** Start of Raw data **
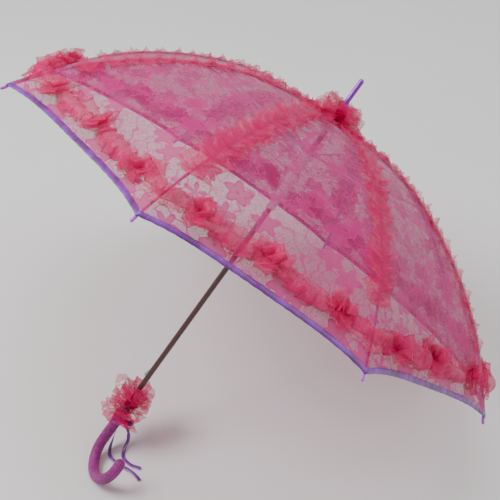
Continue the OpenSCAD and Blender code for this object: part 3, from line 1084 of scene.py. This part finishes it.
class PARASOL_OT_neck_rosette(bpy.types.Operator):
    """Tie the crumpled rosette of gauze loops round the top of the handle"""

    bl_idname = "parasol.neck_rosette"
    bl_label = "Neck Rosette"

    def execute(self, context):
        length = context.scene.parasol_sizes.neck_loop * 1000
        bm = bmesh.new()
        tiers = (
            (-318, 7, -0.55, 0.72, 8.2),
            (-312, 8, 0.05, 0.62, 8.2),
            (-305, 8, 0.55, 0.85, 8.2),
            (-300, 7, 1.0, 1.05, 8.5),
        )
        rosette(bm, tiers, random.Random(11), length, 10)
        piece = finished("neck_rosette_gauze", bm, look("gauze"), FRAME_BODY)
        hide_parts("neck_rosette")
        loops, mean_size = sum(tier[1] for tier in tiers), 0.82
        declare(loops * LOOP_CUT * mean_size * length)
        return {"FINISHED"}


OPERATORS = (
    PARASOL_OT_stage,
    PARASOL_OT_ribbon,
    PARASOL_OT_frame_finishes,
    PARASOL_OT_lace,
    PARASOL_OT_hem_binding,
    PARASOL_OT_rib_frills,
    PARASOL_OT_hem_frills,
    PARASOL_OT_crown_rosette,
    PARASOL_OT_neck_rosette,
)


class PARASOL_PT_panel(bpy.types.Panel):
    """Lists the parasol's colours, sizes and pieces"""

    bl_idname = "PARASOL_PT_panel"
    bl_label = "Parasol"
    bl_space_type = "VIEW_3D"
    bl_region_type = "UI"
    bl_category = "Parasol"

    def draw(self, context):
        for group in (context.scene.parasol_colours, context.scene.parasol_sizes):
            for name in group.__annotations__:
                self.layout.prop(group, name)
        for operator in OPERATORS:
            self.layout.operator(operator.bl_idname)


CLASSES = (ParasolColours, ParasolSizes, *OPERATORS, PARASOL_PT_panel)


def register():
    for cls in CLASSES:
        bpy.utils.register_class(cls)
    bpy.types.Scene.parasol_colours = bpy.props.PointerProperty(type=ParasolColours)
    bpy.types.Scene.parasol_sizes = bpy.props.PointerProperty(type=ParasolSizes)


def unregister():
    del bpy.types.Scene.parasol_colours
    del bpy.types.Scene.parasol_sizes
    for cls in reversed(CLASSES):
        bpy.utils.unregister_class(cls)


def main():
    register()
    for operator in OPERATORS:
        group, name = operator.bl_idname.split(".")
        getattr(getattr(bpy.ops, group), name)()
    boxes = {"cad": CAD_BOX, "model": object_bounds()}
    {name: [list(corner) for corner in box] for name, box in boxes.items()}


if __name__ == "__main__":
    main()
** End of Raw data **
**Exercise details**
Return the lines above exactly, keeping every word.

**Solution for this task**
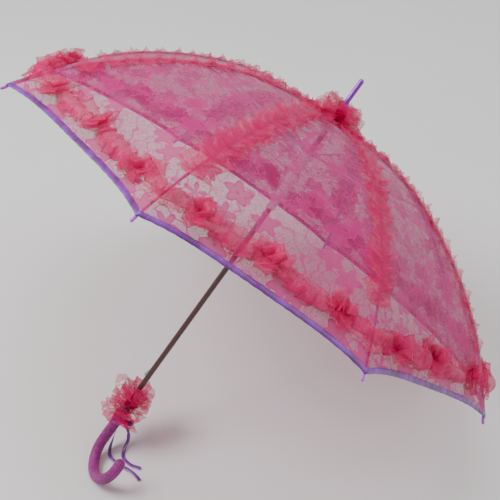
Continue the OpenSCAD and Blender code for this object: part 3, from line 1084 of scene.py. This part finishes it.
class PARASOL_OT_neck_rosette(bpy.types.Operator):
    """Tie the crumpled rosette of gauze loops round the top of the handle"""

    bl_idname = "parasol.neck_rosette"
    bl_label = "Neck Rosette"

    def execute(self, context):
        length = context.scene.parasol_sizes.neck_loop * 1000
        bm = bmesh.new()
        tiers = (
            (-318, 7, -0.55, 0.72, 8.2),
            (-312, 8, 0.05, 0.62, 8.2),
            (-305, 8, 0.55, 0.85, 8.2),
            (-300, 7, 1.0, 1.05, 8.5),
        )
        rosette(bm, tiers, random.Random(11), length, 10)
        piece = finished("neck_rosette_gauze", bm, look("gauze"), FRAME_BODY)
        hide_parts("neck_rosette")
        loops, mean_size = sum(tier[1] for tier in tiers), 0.82
        declare(loops * LOOP_CUT * mean_size * length)
        return {"FINISHED"}


OPERATORS = (
    PARASOL_OT_stage,
    PARASOL_OT_ribbon,
    PARASOL_OT_frame_finishes,
    PARASOL_OT_lace,
    PARASOL_OT_hem_binding,
    PARASOL_OT_rib_frills,
    PARASOL_OT_hem_frills,
    PARASOL_OT_crown_rosette,
    PARASOL_OT_neck_rosette,
)


class PARASOL_PT_panel(bpy.types.Panel):
    """Lists the parasol's colours, sizes and pieces"""

    bl_idname = "PARASOL_PT_panel"
    bl_label = "Parasol"
    bl_space_type = "VIEW_3D"
    bl_region_type = "UI"
    bl_category = "Parasol"

    def draw(self, context):
        for group in (context.scene.parasol_colours, context.scene.parasol_sizes):
            for name in group.__annotations__:
                self.layout.prop(group, name)
        for operator in OPERATORS:
            self.layout.operator(operator.bl_idname)


CLASSES = (ParasolColours, ParasolSizes, *OPERATORS, PARASOL_PT_panel)


def register():
    for cls in CLASSES:
        bpy.utils.register_class(cls)
    bpy.types.Scene.parasol_colours = bpy.props.PointerProperty(type=ParasolColours)
    bpy.types.Scene.parasol_sizes = bpy.props.PointerProperty(type=ParasolSizes)


def unregister():
    del bpy.types.Scene.parasol_colours
    del bpy.types.Scene.parasol_sizes
    for cls in reversed(CLASSES):
        bpy.utils.unregister_class(cls)


def main():
    register()
    for operator in OPERATORS:
        group, name = operator.bl_idname.split(".")
        getattr(getattr(bpy.ops, group), name)()
    boxes = {"cad": CAD_BOX, "model": object_bounds()}
    {name: [list(corner) for corner in box] for name, box in boxes.items()}


if __name__ == "__main__":
    main()